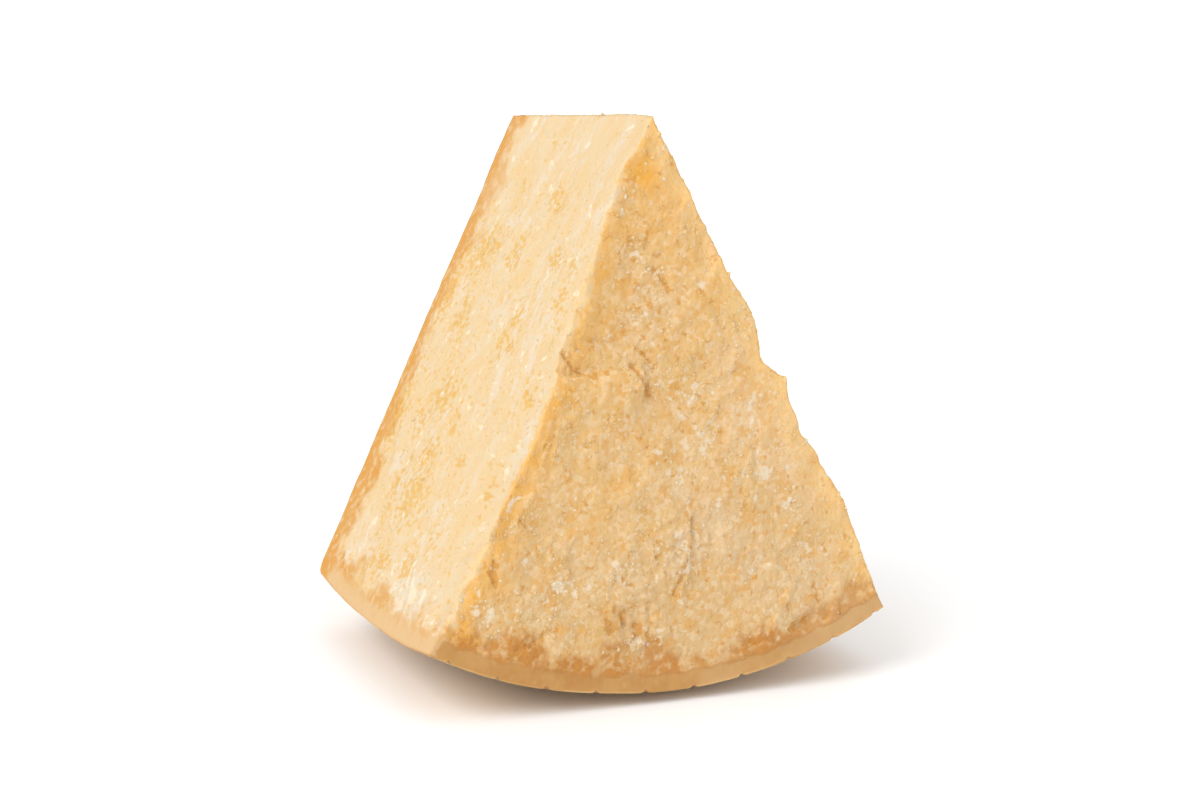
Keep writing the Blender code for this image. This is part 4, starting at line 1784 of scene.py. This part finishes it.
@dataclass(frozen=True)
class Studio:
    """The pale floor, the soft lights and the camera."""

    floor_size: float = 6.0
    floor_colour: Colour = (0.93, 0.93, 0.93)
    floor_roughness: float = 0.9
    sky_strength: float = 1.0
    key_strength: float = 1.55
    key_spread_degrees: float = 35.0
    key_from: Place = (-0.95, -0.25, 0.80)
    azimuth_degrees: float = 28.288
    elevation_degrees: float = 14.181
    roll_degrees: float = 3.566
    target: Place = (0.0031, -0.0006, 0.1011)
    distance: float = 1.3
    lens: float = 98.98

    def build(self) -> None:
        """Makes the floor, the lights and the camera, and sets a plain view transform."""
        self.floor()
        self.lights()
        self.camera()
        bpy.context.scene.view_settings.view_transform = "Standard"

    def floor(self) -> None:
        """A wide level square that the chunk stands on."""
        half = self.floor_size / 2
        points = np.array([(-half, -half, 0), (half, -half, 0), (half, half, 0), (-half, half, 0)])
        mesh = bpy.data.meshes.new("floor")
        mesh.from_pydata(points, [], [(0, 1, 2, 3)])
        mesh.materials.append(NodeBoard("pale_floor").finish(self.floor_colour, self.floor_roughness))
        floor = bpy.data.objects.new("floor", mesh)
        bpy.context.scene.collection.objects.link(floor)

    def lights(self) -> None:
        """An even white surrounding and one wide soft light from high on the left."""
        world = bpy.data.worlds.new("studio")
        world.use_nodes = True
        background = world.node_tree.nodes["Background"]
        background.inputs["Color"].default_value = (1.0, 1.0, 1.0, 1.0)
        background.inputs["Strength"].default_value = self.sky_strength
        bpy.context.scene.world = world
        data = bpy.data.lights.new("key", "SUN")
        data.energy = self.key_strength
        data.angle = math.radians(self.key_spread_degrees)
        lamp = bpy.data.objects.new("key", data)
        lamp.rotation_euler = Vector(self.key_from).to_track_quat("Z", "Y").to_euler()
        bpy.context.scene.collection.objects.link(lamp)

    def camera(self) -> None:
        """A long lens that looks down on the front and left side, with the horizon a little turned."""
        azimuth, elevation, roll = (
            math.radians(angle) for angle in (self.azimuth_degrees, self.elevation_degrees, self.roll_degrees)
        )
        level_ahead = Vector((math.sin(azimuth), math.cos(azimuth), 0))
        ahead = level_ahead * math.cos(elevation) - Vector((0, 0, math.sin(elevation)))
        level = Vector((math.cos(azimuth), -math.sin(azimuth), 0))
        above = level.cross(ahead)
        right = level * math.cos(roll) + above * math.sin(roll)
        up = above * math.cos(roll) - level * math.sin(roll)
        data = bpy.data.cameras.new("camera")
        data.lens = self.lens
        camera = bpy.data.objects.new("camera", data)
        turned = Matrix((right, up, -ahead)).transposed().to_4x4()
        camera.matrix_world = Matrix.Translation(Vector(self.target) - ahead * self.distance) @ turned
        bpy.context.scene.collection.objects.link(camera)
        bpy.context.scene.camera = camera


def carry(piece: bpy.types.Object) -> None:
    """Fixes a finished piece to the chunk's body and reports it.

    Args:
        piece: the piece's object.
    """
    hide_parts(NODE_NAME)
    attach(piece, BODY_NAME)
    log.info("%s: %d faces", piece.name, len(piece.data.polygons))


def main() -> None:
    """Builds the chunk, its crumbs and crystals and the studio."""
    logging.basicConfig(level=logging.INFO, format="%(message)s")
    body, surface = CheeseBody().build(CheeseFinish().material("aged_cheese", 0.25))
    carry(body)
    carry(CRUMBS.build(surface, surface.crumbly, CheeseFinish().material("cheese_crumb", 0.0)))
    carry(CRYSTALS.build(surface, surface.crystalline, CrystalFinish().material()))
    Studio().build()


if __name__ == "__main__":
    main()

* * *

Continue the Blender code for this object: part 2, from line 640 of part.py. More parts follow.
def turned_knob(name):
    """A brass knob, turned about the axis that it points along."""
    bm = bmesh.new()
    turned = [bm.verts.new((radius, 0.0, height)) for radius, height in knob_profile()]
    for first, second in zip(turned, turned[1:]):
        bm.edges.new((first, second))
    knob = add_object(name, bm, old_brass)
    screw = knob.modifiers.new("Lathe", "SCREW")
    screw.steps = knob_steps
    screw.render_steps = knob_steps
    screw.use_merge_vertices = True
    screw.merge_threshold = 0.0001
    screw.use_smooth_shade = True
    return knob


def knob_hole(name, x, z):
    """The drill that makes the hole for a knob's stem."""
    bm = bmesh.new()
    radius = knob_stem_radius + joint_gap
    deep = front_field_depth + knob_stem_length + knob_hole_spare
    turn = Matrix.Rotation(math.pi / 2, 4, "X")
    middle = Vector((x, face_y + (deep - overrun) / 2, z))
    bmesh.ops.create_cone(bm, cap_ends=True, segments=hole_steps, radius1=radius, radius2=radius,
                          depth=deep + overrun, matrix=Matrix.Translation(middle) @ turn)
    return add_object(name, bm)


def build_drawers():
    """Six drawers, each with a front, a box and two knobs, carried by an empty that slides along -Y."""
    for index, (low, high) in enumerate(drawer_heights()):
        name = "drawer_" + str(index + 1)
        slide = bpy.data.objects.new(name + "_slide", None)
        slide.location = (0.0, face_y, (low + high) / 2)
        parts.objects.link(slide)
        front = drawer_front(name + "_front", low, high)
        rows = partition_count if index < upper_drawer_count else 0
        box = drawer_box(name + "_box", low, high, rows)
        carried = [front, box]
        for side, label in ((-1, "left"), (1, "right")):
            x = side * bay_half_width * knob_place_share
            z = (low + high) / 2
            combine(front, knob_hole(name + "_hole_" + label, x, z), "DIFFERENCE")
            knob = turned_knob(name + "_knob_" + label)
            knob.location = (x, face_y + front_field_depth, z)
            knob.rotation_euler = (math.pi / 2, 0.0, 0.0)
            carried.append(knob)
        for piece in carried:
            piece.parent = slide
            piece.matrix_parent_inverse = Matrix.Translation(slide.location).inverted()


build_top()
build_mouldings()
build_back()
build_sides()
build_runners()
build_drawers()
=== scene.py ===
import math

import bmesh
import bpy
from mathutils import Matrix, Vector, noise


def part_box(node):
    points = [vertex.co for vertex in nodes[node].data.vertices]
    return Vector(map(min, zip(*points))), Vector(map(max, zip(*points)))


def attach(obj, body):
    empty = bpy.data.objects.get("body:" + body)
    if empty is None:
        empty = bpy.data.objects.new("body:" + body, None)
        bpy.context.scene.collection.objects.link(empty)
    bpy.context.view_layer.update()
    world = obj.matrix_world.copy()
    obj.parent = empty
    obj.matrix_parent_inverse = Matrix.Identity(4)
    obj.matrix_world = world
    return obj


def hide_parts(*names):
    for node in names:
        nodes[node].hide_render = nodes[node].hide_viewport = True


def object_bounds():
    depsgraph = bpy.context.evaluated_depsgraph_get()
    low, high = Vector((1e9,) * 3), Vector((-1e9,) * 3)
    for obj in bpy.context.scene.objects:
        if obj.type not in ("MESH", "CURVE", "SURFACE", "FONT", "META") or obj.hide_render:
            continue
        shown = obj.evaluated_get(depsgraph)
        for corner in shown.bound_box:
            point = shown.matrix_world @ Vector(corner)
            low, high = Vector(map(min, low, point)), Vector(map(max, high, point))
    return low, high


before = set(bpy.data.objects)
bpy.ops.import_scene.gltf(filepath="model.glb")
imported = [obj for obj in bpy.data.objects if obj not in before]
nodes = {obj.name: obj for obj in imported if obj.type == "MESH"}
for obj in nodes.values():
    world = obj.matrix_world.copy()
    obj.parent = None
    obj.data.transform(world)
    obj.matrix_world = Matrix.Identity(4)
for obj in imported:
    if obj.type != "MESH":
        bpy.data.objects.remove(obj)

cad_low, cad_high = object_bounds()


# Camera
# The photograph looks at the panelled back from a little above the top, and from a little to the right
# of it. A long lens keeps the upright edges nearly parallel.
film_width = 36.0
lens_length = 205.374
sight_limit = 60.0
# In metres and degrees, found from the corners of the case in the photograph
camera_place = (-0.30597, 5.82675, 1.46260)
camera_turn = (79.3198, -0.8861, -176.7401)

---

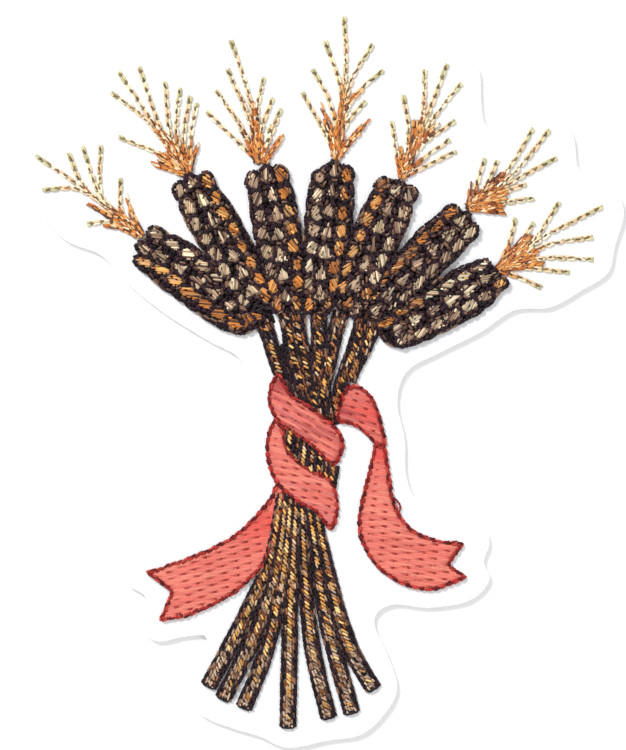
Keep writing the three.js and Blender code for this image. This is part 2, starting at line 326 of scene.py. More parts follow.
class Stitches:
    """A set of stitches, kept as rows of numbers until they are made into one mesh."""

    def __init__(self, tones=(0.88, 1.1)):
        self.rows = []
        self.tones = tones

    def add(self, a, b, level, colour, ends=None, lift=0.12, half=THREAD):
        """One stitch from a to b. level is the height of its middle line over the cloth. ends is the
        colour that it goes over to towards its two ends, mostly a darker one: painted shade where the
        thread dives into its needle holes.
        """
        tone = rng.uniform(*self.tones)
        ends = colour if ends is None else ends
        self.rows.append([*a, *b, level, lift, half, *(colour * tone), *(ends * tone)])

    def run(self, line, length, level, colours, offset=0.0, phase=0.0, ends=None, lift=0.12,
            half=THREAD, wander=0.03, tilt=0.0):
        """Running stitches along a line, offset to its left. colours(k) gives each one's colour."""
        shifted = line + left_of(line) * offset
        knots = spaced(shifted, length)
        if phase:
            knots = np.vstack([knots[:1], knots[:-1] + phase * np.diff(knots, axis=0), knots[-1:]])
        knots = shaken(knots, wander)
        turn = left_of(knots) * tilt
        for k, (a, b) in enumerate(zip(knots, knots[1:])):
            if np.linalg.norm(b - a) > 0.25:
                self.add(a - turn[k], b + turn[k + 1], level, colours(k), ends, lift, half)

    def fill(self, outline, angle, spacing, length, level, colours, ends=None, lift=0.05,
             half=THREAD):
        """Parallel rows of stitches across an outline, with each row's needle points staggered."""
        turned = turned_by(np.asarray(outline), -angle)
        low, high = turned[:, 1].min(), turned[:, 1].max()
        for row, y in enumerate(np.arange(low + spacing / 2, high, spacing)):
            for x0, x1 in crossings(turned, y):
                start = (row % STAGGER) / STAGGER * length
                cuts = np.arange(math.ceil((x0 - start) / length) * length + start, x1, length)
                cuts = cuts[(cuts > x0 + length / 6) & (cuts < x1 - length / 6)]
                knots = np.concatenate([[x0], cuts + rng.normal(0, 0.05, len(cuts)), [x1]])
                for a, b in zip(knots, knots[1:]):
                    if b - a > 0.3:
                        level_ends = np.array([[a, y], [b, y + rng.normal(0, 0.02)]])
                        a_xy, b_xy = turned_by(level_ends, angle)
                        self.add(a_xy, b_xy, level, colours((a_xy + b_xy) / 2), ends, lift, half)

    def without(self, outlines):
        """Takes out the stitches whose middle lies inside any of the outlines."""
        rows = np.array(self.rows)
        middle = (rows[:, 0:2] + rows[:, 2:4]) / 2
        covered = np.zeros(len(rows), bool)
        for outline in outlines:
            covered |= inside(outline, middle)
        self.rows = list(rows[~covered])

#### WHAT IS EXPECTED
Using the data above, reproduce exactly the lines from the line that contains "for piece in" through the line that contains "low, high = Vector((1e9,)", including both.

#### COMPLETED EXERCISE
        for piece in carried:
            piece.parent = slide
            piece.matrix_parent_inverse = Matrix.Translation(slide.location).inverted()


build_top()
build_mouldings()
build_back()
build_sides()
build_runners()
build_drawers()
=== scene.py ===
import math

import bmesh
import bpy
from mathutils import Matrix, Vector, noise


def part_box(node):
    points = [vertex.co for vertex in nodes[node].data.vertices]
    return Vector(map(min, zip(*points))), Vector(map(max, zip(*points)))


def attach(obj, body):
    empty = bpy.data.objects.get("body:" + body)
    if empty is None:
        empty = bpy.data.objects.new("body:" + body, None)
        bpy.context.scene.collection.objects.link(empty)
    bpy.context.view_layer.update()
    world = obj.matrix_world.copy()
    obj.parent = empty
    obj.matrix_parent_inverse = Matrix.Identity(4)
    obj.matrix_world = world
    return obj


def hide_parts(*names):
    for node in names:
        nodes[node].hide_render = nodes[node].hide_viewport = True


def object_bounds():
    depsgraph = bpy.context.evaluated_depsgraph_get()
    low, high = Vector((1e9,) * 3), Vector((-1e9,) * 3)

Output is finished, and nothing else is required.